Task brief:
Find all the lines with "joints" and gather them.

Data excerpts:
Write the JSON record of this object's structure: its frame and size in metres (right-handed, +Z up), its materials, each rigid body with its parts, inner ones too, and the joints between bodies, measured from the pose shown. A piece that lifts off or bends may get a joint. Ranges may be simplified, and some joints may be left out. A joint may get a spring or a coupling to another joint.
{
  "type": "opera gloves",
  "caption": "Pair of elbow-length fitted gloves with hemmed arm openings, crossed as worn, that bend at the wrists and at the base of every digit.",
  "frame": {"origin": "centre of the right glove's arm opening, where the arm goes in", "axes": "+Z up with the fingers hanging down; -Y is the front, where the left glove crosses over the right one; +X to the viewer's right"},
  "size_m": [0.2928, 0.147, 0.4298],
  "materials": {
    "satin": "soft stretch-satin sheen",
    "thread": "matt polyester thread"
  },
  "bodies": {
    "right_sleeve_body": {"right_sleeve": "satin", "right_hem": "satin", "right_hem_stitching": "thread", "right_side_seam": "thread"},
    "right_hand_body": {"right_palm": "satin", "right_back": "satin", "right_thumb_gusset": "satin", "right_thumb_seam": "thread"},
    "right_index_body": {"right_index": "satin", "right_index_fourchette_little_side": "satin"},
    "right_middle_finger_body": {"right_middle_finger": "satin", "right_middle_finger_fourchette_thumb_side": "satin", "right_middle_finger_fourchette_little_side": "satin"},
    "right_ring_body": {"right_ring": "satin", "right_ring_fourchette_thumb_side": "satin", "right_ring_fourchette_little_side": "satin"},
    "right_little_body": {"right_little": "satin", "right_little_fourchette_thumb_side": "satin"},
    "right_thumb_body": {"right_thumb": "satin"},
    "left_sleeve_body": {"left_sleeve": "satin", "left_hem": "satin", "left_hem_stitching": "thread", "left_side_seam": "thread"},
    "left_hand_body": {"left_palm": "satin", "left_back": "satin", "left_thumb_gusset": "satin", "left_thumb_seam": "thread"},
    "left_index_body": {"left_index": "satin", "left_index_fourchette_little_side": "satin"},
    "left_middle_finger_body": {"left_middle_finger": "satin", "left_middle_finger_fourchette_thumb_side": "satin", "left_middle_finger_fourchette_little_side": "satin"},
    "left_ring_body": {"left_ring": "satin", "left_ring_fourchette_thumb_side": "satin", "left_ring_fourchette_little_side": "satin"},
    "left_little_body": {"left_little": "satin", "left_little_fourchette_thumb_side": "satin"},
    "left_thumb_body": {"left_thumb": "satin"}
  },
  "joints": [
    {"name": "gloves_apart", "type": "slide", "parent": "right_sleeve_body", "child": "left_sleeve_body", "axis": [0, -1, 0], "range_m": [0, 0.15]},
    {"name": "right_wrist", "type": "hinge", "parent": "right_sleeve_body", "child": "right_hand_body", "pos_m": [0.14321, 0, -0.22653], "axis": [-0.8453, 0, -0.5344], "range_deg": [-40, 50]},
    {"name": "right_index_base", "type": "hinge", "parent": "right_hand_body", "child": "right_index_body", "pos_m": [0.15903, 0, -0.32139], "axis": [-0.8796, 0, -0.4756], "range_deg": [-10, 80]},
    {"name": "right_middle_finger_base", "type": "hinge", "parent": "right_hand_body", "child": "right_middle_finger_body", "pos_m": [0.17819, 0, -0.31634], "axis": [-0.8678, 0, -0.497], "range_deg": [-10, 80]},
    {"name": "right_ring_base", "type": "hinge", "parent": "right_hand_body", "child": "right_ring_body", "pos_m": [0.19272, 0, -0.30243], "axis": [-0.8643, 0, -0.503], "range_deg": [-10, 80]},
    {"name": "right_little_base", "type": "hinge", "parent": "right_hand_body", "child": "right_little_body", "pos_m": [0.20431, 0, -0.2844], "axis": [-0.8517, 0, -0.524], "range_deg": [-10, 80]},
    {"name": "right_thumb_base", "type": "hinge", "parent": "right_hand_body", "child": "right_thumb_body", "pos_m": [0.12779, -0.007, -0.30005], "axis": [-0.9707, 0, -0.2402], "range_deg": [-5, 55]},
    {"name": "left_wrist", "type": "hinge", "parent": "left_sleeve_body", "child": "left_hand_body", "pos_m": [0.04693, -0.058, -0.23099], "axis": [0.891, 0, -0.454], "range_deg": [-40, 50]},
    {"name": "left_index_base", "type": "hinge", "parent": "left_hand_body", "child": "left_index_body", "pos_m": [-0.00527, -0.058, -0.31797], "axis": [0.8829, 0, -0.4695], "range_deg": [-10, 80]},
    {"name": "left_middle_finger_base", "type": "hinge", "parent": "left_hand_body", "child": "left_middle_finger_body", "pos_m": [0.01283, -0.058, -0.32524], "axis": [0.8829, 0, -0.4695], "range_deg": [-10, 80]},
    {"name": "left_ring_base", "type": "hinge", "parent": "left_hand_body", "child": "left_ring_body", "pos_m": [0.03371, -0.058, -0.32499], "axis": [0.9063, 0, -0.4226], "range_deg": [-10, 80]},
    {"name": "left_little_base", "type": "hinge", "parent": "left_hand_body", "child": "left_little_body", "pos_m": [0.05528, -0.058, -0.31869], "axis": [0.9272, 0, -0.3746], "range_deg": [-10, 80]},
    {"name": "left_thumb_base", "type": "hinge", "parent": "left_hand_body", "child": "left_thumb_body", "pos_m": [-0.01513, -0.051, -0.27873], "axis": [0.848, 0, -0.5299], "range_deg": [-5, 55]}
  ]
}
...
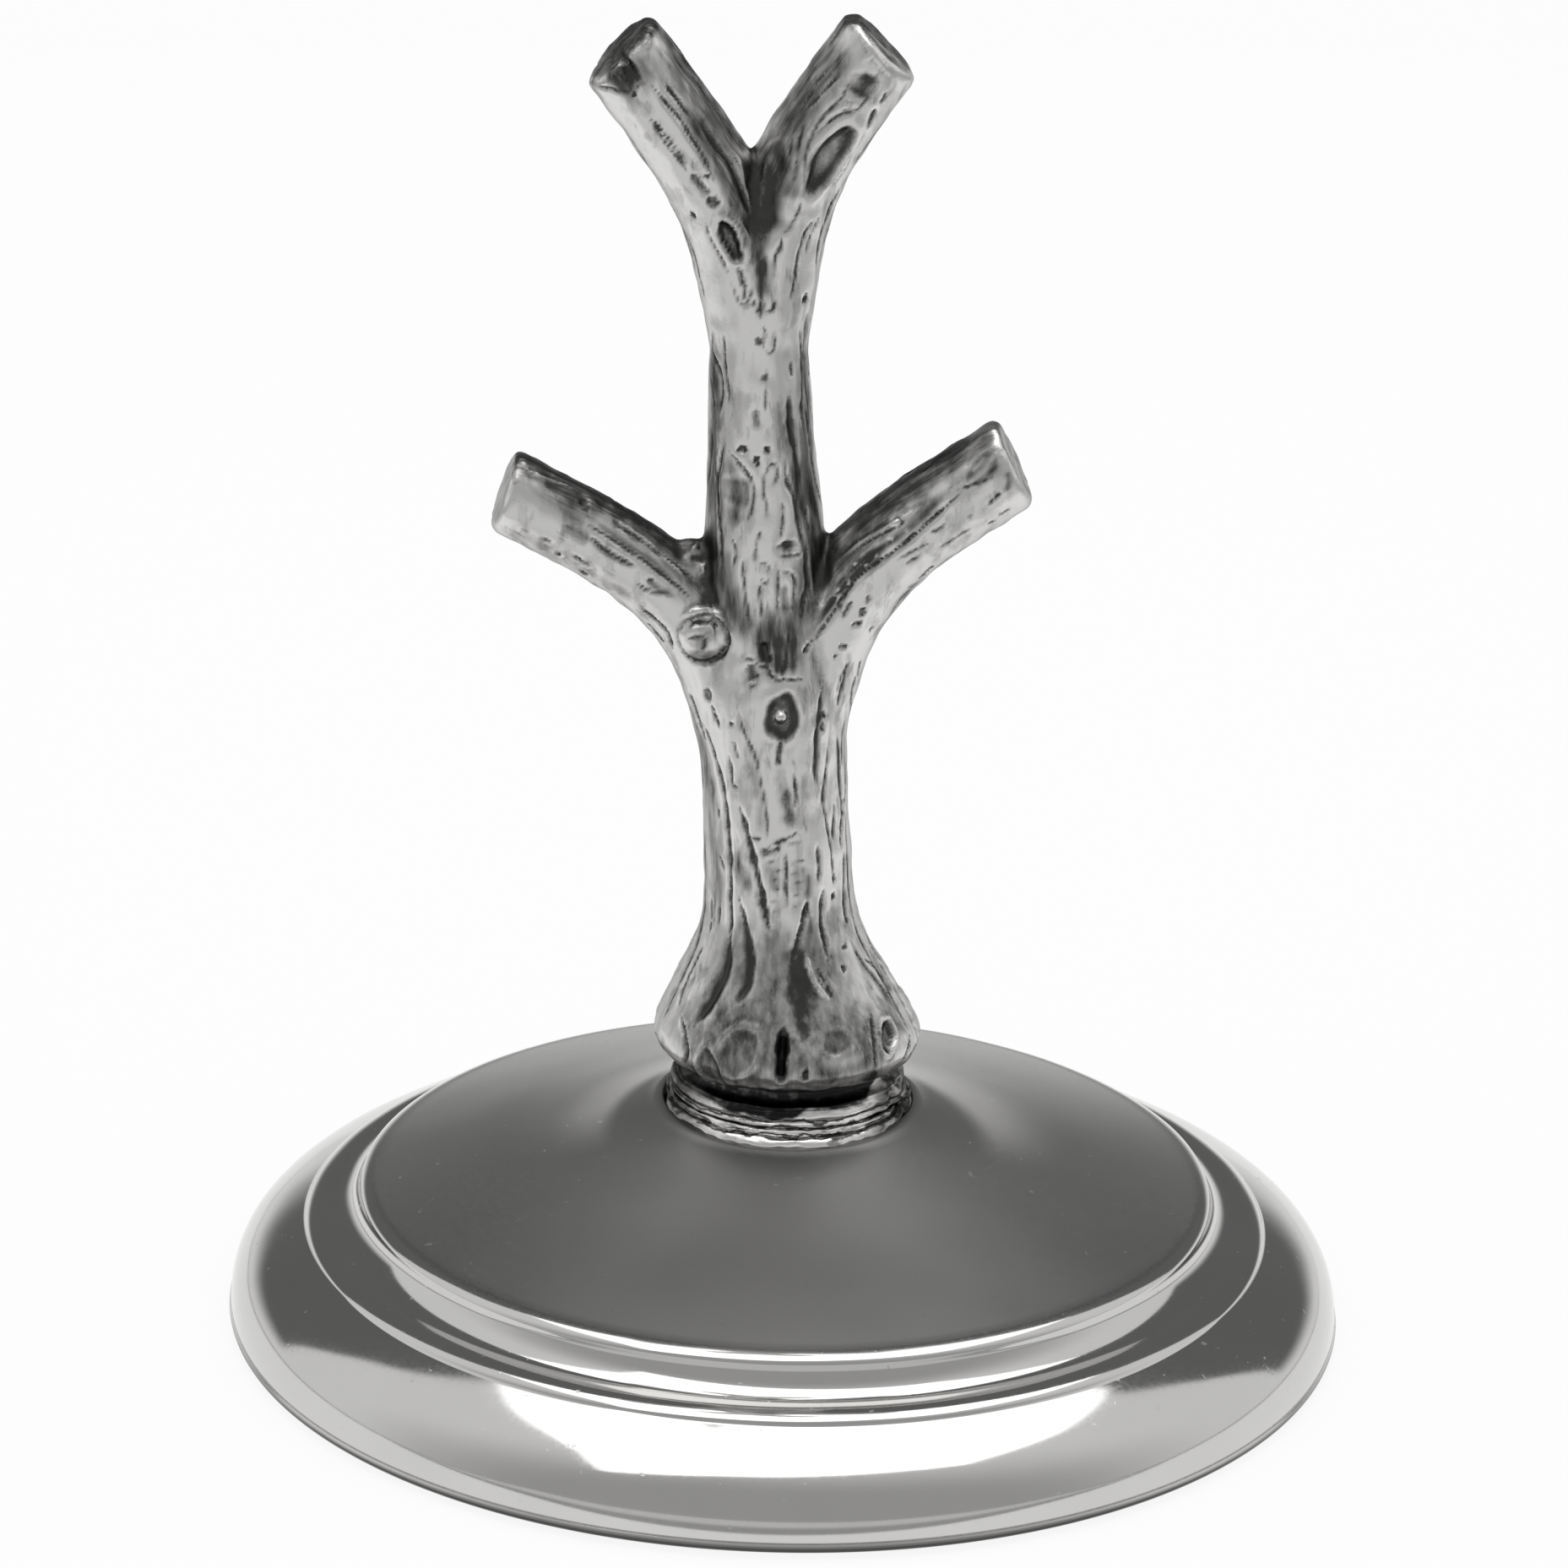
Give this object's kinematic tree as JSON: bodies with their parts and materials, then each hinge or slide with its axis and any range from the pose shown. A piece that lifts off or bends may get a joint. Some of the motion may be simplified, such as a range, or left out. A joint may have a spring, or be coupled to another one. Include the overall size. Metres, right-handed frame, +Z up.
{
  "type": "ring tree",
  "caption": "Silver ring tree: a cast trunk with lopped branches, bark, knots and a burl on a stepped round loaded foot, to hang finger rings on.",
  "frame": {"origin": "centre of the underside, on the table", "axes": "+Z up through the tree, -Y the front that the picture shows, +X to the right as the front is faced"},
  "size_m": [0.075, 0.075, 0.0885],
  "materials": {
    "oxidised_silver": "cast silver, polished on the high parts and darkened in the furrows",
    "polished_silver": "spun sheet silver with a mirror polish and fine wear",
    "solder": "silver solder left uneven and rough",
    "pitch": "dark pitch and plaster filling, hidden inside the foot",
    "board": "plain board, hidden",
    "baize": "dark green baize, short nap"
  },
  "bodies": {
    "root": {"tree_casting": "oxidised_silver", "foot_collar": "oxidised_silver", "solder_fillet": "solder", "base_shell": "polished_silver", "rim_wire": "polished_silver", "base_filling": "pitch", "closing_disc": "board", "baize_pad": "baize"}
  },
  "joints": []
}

Response:
Write the JSON record of this object's structure: its frame and size in metres (right-handed, +Z up), its materials, each rigid body with its parts, inner ones too, and the joints between bodies, measured from the pose shown. A piece that lifts off or bends may get a joint. Ranges may be simplified, and some joints may be left out. A joint may get a spring or a coupling to another joint.
  "joints": [
  "joints": []